Aim of the exercise
Your task is to return, exactly, the run of lines starting at the line holding "for name, shape" and ending at the line holding "points = [vertex.co", both ends included and no other lines.
***
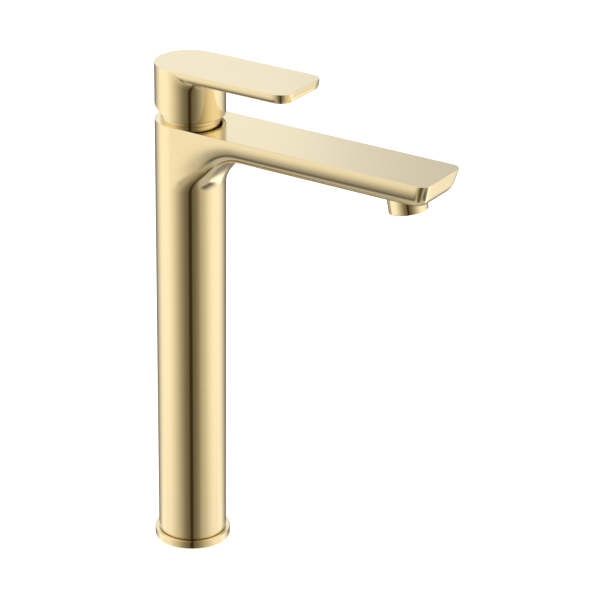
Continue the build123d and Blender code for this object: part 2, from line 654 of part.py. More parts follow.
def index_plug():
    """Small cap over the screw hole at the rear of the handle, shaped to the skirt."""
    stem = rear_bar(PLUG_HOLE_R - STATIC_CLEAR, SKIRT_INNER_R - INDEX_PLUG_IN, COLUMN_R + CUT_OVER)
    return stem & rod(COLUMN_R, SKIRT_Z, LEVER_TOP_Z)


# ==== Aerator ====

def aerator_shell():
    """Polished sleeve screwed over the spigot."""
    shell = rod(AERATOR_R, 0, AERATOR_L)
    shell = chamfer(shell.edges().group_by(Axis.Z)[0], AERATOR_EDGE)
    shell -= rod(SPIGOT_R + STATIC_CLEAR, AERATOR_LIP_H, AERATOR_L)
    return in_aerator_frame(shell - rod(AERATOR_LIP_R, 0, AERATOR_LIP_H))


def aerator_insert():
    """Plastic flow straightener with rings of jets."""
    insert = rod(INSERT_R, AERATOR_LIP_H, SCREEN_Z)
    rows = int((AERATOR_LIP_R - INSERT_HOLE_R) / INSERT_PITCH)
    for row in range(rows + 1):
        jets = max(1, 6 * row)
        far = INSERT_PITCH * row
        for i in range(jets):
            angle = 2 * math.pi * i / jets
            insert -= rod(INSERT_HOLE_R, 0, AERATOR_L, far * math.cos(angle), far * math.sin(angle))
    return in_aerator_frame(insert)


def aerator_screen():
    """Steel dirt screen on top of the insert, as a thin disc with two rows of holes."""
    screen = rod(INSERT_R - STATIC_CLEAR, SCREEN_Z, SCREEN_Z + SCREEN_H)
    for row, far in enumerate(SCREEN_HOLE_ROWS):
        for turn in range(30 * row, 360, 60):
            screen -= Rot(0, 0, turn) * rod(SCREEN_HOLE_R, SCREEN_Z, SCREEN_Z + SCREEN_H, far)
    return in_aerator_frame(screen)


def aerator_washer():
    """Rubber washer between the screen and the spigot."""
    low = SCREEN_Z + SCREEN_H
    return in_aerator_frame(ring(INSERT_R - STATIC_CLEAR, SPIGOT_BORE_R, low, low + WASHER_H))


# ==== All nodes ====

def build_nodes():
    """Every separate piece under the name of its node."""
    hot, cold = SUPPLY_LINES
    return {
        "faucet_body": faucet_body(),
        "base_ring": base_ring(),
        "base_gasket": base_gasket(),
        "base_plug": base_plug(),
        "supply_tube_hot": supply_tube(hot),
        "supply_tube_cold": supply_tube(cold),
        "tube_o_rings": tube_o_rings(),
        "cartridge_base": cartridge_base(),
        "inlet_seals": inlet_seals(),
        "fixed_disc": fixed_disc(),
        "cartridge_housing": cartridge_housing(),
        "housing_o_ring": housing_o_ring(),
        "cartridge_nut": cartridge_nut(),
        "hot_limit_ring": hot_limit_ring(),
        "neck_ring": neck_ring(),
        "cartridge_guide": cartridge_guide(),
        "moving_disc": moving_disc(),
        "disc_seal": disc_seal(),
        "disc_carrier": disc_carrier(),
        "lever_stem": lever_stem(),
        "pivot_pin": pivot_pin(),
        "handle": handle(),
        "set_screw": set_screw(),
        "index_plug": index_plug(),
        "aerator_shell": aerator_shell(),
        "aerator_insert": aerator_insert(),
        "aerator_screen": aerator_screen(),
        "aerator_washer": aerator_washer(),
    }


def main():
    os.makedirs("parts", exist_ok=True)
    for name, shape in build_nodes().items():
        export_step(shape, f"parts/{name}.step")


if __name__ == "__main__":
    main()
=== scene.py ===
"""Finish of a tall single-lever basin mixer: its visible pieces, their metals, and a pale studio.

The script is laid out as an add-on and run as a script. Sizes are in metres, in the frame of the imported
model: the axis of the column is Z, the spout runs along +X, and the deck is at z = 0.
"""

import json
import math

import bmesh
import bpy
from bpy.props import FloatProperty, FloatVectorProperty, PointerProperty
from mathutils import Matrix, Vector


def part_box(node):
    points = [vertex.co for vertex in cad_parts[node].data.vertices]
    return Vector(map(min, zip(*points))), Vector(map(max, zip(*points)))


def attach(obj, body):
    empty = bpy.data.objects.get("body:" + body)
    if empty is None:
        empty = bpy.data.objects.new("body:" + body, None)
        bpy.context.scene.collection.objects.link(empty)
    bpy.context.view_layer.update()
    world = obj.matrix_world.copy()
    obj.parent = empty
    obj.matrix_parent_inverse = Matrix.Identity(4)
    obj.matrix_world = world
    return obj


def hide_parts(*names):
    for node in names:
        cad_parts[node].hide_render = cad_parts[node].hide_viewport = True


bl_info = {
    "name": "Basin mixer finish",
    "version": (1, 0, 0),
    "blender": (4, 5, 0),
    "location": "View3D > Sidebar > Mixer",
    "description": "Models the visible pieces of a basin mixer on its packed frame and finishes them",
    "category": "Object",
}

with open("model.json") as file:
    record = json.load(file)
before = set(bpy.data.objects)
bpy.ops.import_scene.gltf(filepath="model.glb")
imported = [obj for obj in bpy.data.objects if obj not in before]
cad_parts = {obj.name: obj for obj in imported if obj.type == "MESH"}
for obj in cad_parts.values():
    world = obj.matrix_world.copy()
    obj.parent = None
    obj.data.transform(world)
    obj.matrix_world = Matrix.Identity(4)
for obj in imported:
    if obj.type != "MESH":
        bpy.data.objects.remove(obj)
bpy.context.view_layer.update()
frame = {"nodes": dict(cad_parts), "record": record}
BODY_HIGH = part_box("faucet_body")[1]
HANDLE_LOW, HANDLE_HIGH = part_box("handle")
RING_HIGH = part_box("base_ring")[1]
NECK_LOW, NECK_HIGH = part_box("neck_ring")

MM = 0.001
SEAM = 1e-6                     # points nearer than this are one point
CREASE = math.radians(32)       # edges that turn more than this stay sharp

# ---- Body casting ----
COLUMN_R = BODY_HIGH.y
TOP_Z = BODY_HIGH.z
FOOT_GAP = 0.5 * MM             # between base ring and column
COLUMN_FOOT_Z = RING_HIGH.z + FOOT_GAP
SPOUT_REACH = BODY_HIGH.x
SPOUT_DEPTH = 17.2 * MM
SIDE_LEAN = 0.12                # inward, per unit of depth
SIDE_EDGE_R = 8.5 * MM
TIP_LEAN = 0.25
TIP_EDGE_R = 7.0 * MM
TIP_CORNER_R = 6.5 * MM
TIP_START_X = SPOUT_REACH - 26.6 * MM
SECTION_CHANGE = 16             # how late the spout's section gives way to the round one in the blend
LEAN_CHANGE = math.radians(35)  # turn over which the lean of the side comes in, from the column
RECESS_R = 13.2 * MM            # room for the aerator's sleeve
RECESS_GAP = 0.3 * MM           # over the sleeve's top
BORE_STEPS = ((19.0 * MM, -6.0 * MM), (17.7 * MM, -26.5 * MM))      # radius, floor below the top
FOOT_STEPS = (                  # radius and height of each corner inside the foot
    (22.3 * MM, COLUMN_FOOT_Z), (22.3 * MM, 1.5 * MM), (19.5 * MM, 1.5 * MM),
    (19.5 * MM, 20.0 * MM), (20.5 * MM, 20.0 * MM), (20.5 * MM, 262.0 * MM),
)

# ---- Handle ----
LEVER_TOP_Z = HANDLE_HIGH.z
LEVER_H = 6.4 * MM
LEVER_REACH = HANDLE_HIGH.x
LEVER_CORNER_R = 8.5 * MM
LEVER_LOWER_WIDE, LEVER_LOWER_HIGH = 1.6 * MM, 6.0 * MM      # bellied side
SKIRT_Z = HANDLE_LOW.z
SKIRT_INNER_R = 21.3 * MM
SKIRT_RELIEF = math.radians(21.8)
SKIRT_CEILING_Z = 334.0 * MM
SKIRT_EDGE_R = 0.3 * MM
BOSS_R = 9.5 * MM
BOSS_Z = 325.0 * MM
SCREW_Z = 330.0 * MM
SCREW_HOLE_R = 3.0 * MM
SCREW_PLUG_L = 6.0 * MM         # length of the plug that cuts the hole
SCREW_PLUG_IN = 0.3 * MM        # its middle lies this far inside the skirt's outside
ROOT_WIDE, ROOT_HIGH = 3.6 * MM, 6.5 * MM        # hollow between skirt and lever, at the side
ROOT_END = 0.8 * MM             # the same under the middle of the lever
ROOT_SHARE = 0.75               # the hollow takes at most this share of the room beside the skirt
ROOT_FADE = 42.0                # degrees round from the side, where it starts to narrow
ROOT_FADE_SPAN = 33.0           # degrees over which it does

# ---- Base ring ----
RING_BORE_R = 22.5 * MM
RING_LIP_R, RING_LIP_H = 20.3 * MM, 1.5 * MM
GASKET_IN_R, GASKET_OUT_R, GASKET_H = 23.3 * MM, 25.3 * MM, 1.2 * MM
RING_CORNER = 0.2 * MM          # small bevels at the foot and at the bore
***
Written answer
    for name, shape in build_nodes().items():
        export_step(shape, f"parts/{name}.step")


if __name__ == "__main__":
    main()
=== scene.py ===
"""Finish of a tall single-lever basin mixer: its visible pieces, their metals, and a pale studio.

The script is laid out as an add-on and run as a script. Sizes are in metres, in the frame of the imported
model: the axis of the column is Z, the spout runs along +X, and the deck is at z = 0.
"""

import json
import math

import bmesh
import bpy
from bpy.props import FloatProperty, FloatVectorProperty, PointerProperty
from mathutils import Matrix, Vector


def part_box(node):
    points = [vertex.co for vertex in cad_parts[node].data.vertices]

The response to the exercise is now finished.